Due to their preeminent role in a variety of important environmental systems, robust, rapid, and easy-to-use technology to monitor mycobacteria is needed. The traditional methods to identify and monitor mycobacteria in environmental samples include direct observation using microscopy, often coupled with staining procedures or cultivation on semi-selective media [13], [14], [15]. Although these traditional methods have been used successfully to track mycobacteria in a variety of environmental samples, they suffer a number of limitations. For example, direct observation using microscopy requires significant training to recognize staining properties and the morphology of individual populations of microorganisms. Furthermore, it is accepted that the staining properties and morphology of microbial populations can change dramatically depending upon the environmental conditions experienced by the microorganisms. Thus, the robust nature of direct observation using microscopy can be questioned. Traditional cultivation of mycobacteria can require 3–5 weeks for the growth of colonies on agar surfaces. Obviously, such a turnaround time for an assay is extensive and cannot be classified as “rapid” by practical standards.

Alternatively, significant efforts have been invested in the development of molecular biology-based assays to identify and enumerate mycobacteria in environmental samples, including the detection of mycobacteria with antibodies [16], [17], [18], fluorescence in situ hybridization (FISH) targeting 16S ribosomal ribonucleic acid (16S rRNA) [16], [19], [20], [21], [22], and fatty acid methyl ester (FAME) analysis [23]. These methods show promise for identifying mycobacteria because they are sensitive, specific, and rapid. However, molecular biology-based techniques often lack the ability to distinguish between living and dead organisms, do not generate cultures that may be assayed subsequently for additional phenotypic traits (e.g., including antibiotic sensitivity), and are yet to be integrated into a user-friendly format. These drawbacks have caused cultivation to remain the primary means of screening for mycobacteria in clinical and environmental samples.

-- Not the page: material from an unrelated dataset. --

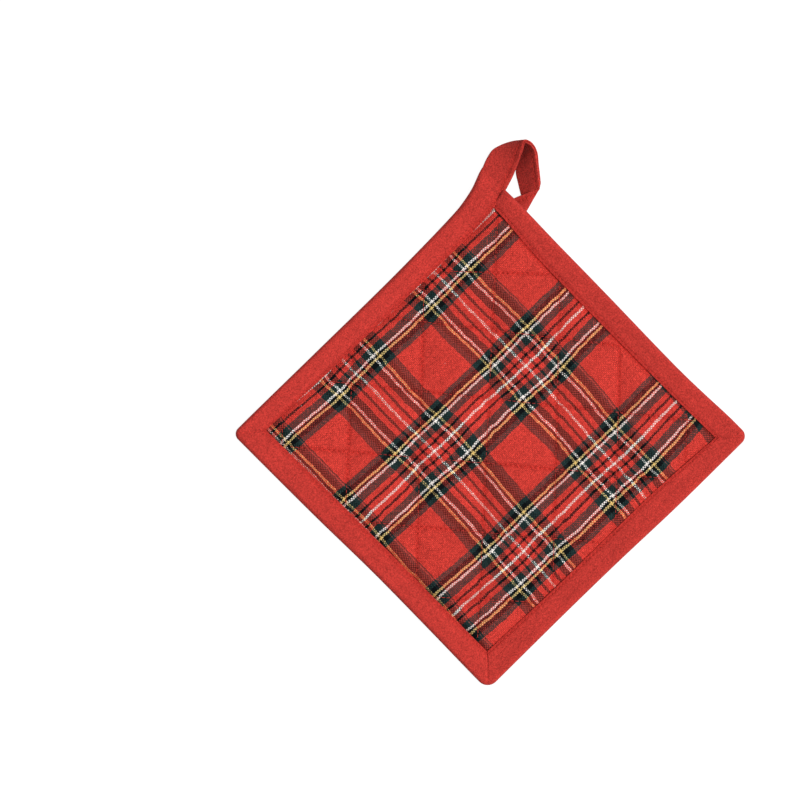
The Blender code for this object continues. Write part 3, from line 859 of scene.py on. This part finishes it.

To improve culture-based techniques for monitoring specific microbial populations in environmental samples, we have developed a novel approach using microfabrication to create devices to rapidly screen for mycobacteria. Rather than using molecular biology-based assays to identify mycobacteria, we have miniaturized the culture-based assay to rapidly identify individual microbial populations adhered to a semi-selective surface material inside a microfluidic microchannel. In this paper we present the development of such a microfluidic biosensor and the application of this approach to rapid detection of mycobacteria in samples removed from a municipal activated sludge sewage treatment system.